REQUIRED TASK ->
Each line should be copied exactly.

PROVIDED DATA ->

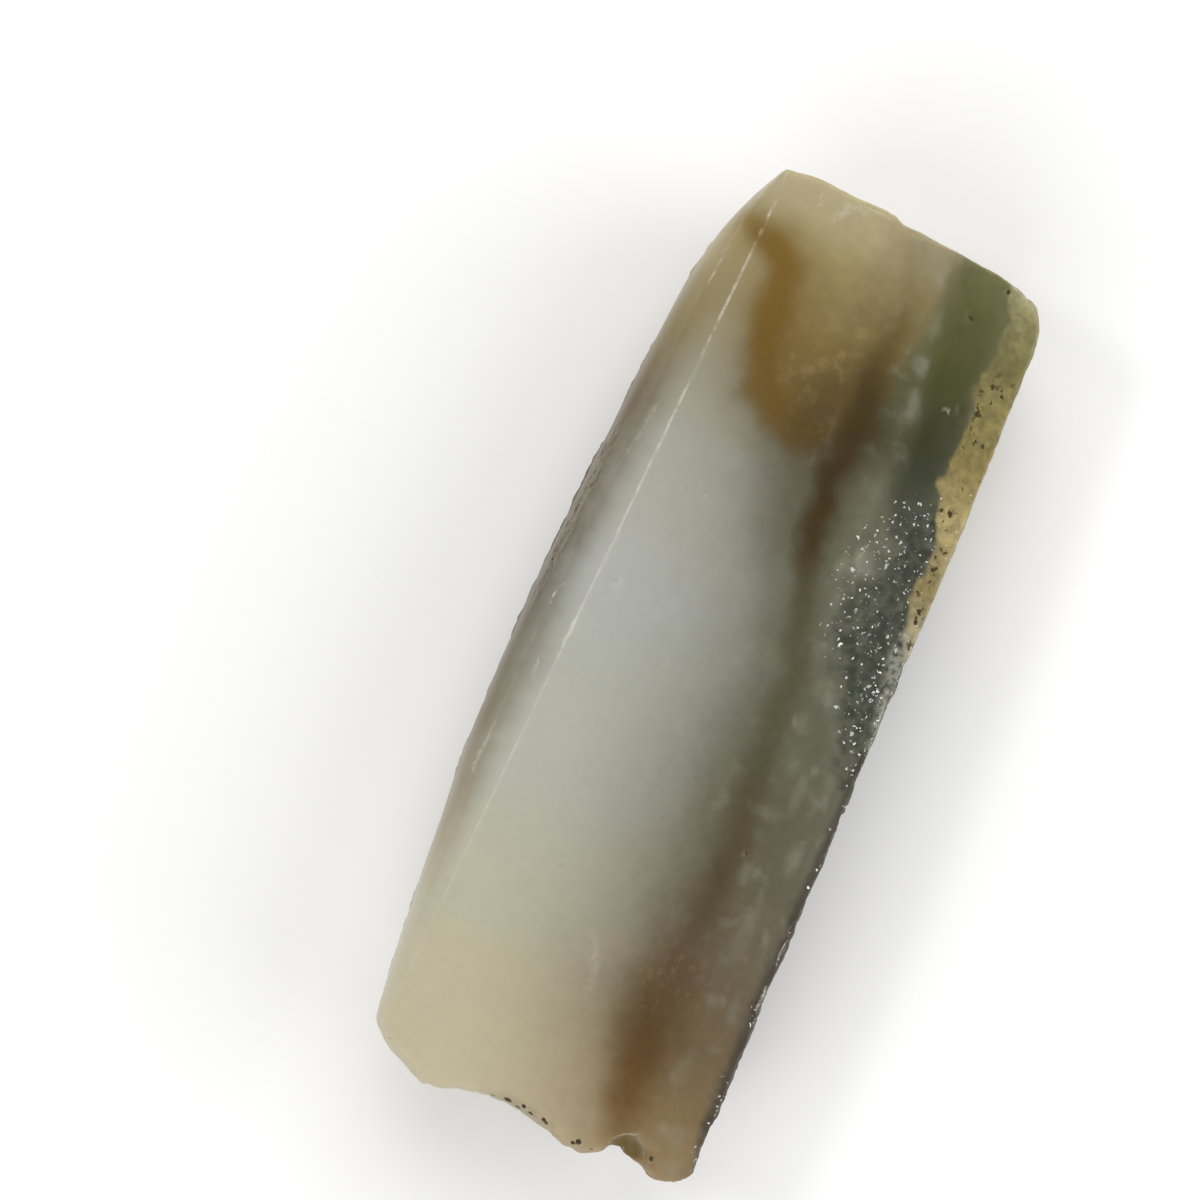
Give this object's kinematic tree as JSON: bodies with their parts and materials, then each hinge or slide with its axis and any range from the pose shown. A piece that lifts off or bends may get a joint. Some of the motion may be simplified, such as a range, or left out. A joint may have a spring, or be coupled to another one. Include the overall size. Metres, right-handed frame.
{
  "type": "raw jade stone",
  "caption": "Rough jade block with a smooth crowned face, a bevel along one side, brown and green veins, rough skin and broken ends; lies on a flat sawn base.",
  "frame": {"origin": "On the flat sawn base, under the middle of the stone's bounding box.", "axes": "+X along the stone towards its plain end, +Y across it towards the bevel, +Z out of the main face."},
  "size_m": [0.0892, 0.0344, 0.0221],
  "materials": {
    "jade": "waxy, smooth and slightly translucent on the main face and bevel; rough on the skin and the breaks"
  },
  "bodies": {
    "root": {"jade_stone": "jade"}
  },
  "joints": []
}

SOLUTION TO THE PROBLEM ->
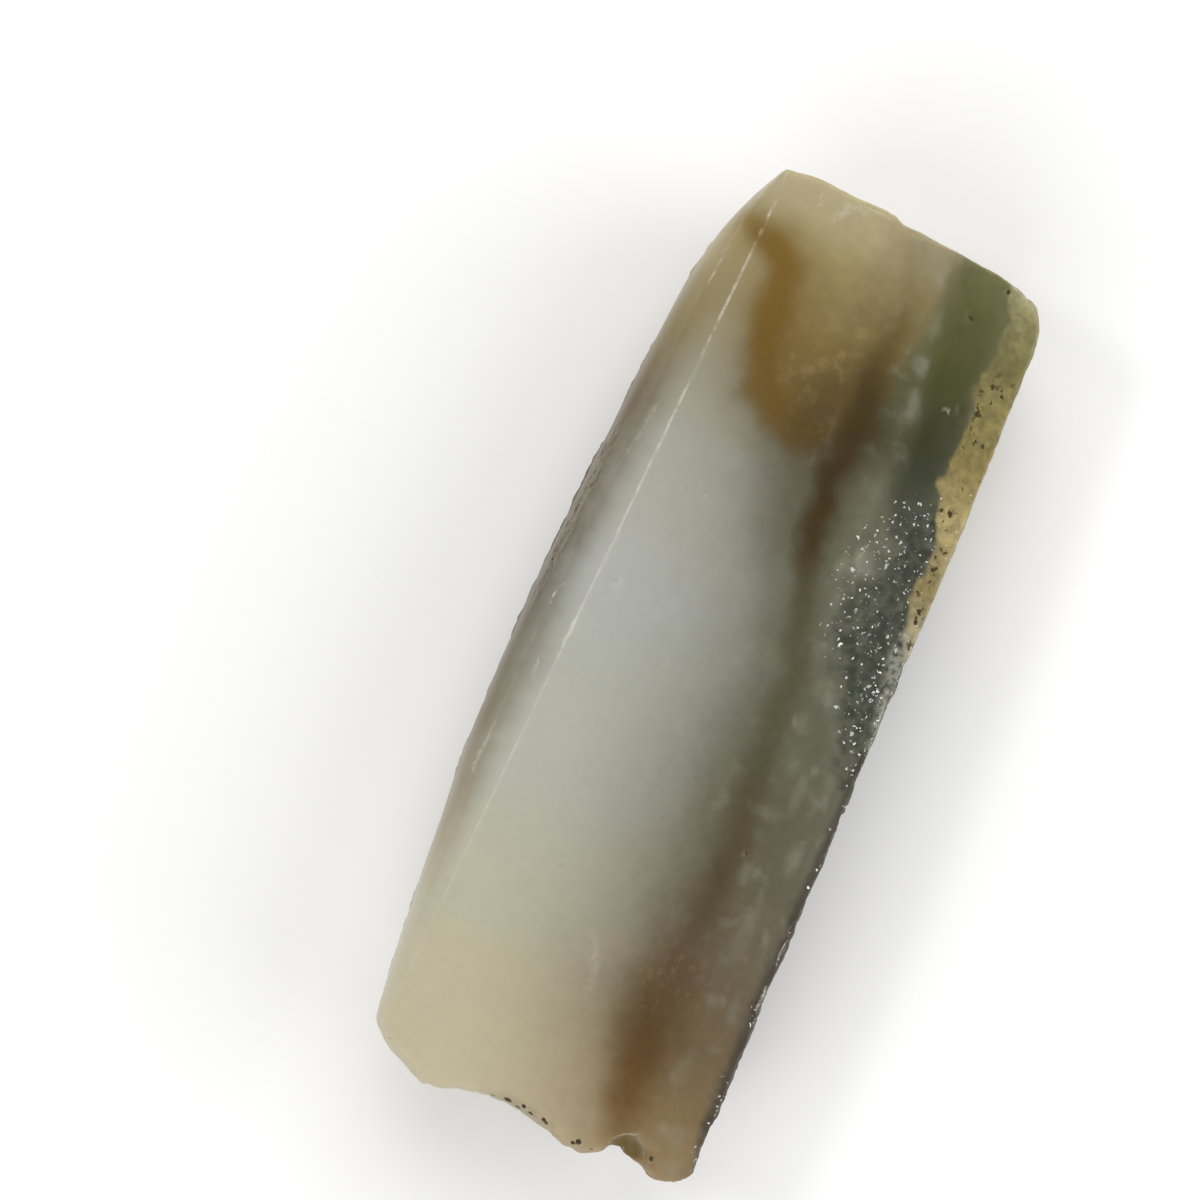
Give this object's kinematic tree as JSON: bodies with their parts and materials, then each hinge or slide with its axis and any range from the pose shown. A piece that lifts off or bends may get a joint. Some of the motion may be simplified, such as a range, or left out. A joint may have a spring, or be coupled to another one. Include the overall size. Metres, right-handed frame.
{
  "type": "raw jade stone",
  "caption": "Rough jade block with a smooth crowned face, a bevel along one side, brown and green veins, rough skin and broken ends; lies on a flat sawn base.",
  "frame": {"origin": "On the flat sawn base, under the middle of the stone's bounding box.", "axes": "+X along the stone towards its plain end, +Y across it towards the bevel, +Z out of the main face."},
  "size_m": [0.0892, 0.0344, 0.0221],
  "materials": {
    "jade": "waxy, smooth and slightly translucent on the main face and bevel; rough on the skin and the breaks"
  },
  "bodies": {
    "root": {"jade_stone": "jade"}
  },
  "joints": []
}